Given instruction>
Stop after the line containing "WIRE = wire_material()": print each line exactly from the first line of the listing up to that point.

Provided data>
━━━━━━

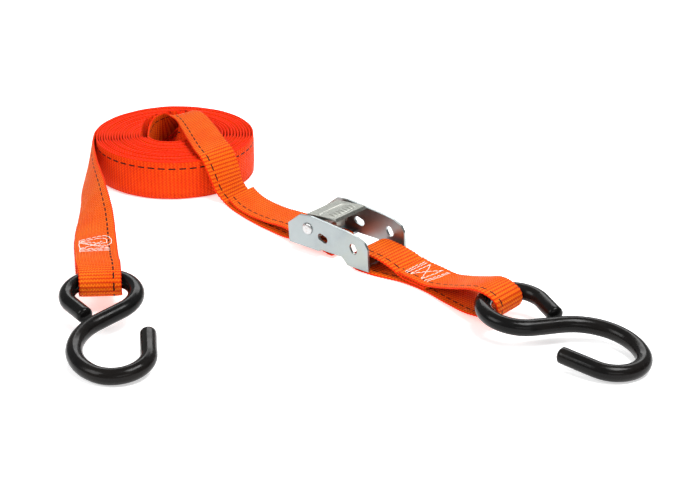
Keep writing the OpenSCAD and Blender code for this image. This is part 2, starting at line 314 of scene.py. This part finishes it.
WEBBING = webbing_material("orange_webbing", (0.97, 0.145, 0.0012), (0.98, 0.205, 0.007), 0.85)
# The rolled copy of the webbing is painted darker and redder, as shade between the turns of the roll
ROLL_SHADED = webbing_material("orange_webbing_rolled_shaded", (0.96, 0.058, 0.0006), (0.97, 0.085, 0.001), 0.6)
THREAD = thread_material()
ZINC = zinc_material("zinc_plate", (0.33, 0.365, 0.37), (0.26, 0.29, 0.3), 0.33)
LEVER = zinc_material("zinc_lever", (0.52, 0.53, 0.48), (0.4, 0.42, 0.39), 0.3)
VINYL = vinyl_material()
WIRE = wire_material()


# ---------------------------------------------------------------- mesh helpers
def mesh_object(name, verts, faces, material, uvs=None):
    mesh = bpy.data.meshes.new(name)
    mesh.from_pydata([tuple(float(c) for c in v) for v in verts], [], faces)
    if uvs is not None:
        layer = mesh.uv_layers.new(name="UVMap")
        flat = np.empty(len(mesh.loops) * 2)
        index = np.empty(len(mesh.loops), dtype=np.int32)
        mesh.loops.foreach_get("vertex_index", index)
        flat[0::2] = uvs[index, 0]
        flat[1::2] = uvs[index, 1]
        layer.data.foreach_set("uv", flat)
    mesh.materials.append(material)
    mesh.polygons.foreach_set("use_smooth", [True] * len(mesh.polygons))
    mesh.update()
    obj = bpy.data.objects.new(name, mesh)
    bpy.context.collection.objects.link(obj)
    return obj


def blend4(a, b, c, d, t):
    square = (2 * a - 5 * b + 4 * c - d) * t * t
    cube = (3 * b - a - 3 * c + d) * t * t * t
    return 0.5 * (2 * b + (c - a) * t + square + cube)


def stations(route, step=0.41, flip=False):
    """Middles and width directions along a route of x, y, z, heading and rise, in millimetres."""
    r = np.array(route, float)
    n = len(r) - 1
    rows = []
    for i in range(n):
        a, b, c, d = r[max(i - 1, 0)], r[i], r[i + 1], r[min(i + 2, n)]
        k = max(2, round(np.linalg.norm(c[:3] - b[:3]) / step))
        rows += [blend4(a, b, c, d, j / k) for j in range(k)]
    rows.append(r[n])
    rows = np.array(rows)
    h, w = np.radians(rows[:, 3]), np.radians(rows[:, 4])
    wide = np.stack([np.cos(h) * np.cos(w), np.sin(h) * np.cos(w), np.sin(w)], 1)
    return rows[:, :3], -wide if flip else wide


def join(*parts):
    """Station runs end to end, without the repeated middles."""
    mids, wides = [parts[0][0]], [parts[0][1]]
    for p, w in parts[1:]:
        near = np.linalg.norm(p[0] - mids[-1][-1]) < 0.2
        mids.append(p[1:] if near else p)
        wides.append(w[1:] if near else w)
    return np.concatenate(mids), np.concatenate(wides)


def backwards(part):
    return part[0][::-1], part[1][::-1]


def lengths(mids):
    return np.concatenate([[0], np.cumsum(np.linalg.norm(np.diff(mids, axis=0), axis=1))])


def frames(mids, wides):
    along = np.gradient(mids, axis=0)
    along /= np.linalg.norm(along, axis=1)[:, None]
    up = np.cross(along, wides)
    up /= np.linalg.norm(up, axis=1)[:, None]
    return along, up


def band(name, run, start_v=0.0, cells=16, shape=None, thick=THICK, scallop=0.2, pinch=None, pinch_by=0.7,
         material=WEBBING):
    """Closed strip of webbing along a run of stations; returns the piece and its length."""
    mids, wides = run
    v = lengths(mids)
    _, up = frames(mids, wides)
    t = np.linspace(-1, 1, cells + 1)
    t = np.sign(t) * np.abs(t) ** 0.85
    half_t = (thick / 2 - 0.01) * (1 - 0.45 * np.abs(t) ** 10)
    ring = [(t[i], half_t[i]) for i in range(cells + 1)] + [(t[i], -half_t[i]) for i in range(cells, -1, -1)]
    m = len(ring)
    vv = (v + start_v)
    edge = HALF - 0.12 + scallop * np.sin(2 * np.pi * vv / ROW)
    edge = edge + 0.07 * np.sin(vv / 7.3 + 1) + 0.05 * np.sin(vv / 2.9)
    if pinch is not None:
        far = np.linalg.norm(mids - np.array(pinch, float), axis=1)
        edge = edge - pinch_by * np.clip(1.6 - far / 14, 0, 1)
    verts = np.empty((len(mids) * m, 3))
    uvs = np.empty((len(mids) * m, 2))
    for j, (a, b) in enumerate(ring):
        weave = 1 - (0.09 if scallop else 0) * (1 - np.sin(2 * np.pi * vv / ROW))
        verts[j::m] = mids + wides * (a * edge)[:, None] + up * (b * weave)[:, None]
        uvs[j::m, 0] = a * HALF * MM
        uvs[j::m, 1] = vv * MM
    if shape is not None:
        verts = shape(verts)
    faces = []
    for i in range(len(mids) - 1):
        for j in range(m):
            k = (j + 1) % m
            faces.append((i * m + j, i * m + k, (i + 1) * m + k, (i + 1) * m + j))
    faces.append(tuple(range(m - 1, -1, -1)))
    faces.append(tuple((len(mids) - 1) * m + j for j in range(m)))
    obj = mesh_object(name, verts * MM, faces, material, uvs)
    return obj, v[-1]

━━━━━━

Output of the task>
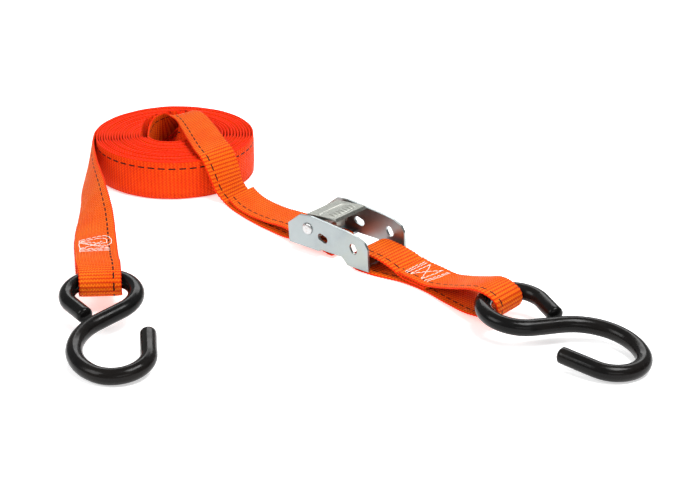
Keep writing the OpenSCAD and Blender code for this image. This is part 2, starting at line 314 of scene.py. This part finishes it.
WEBBING = webbing_material("orange_webbing", (0.97, 0.145, 0.0012), (0.98, 0.205, 0.007), 0.85)
# The rolled copy of the webbing is painted darker and redder, as shade between the turns of the roll
ROLL_SHADED = webbing_material("orange_webbing_rolled_shaded", (0.96, 0.058, 0.0006), (0.97, 0.085, 0.001), 0.6)
THREAD = thread_material()
ZINC = zinc_material("zinc_plate", (0.33, 0.365, 0.37), (0.26, 0.29, 0.3), 0.33)
LEVER = zinc_material("zinc_lever", (0.52, 0.53, 0.48), (0.4, 0.42, 0.39), 0.3)
VINYL = vinyl_material()
WIRE = wire_material()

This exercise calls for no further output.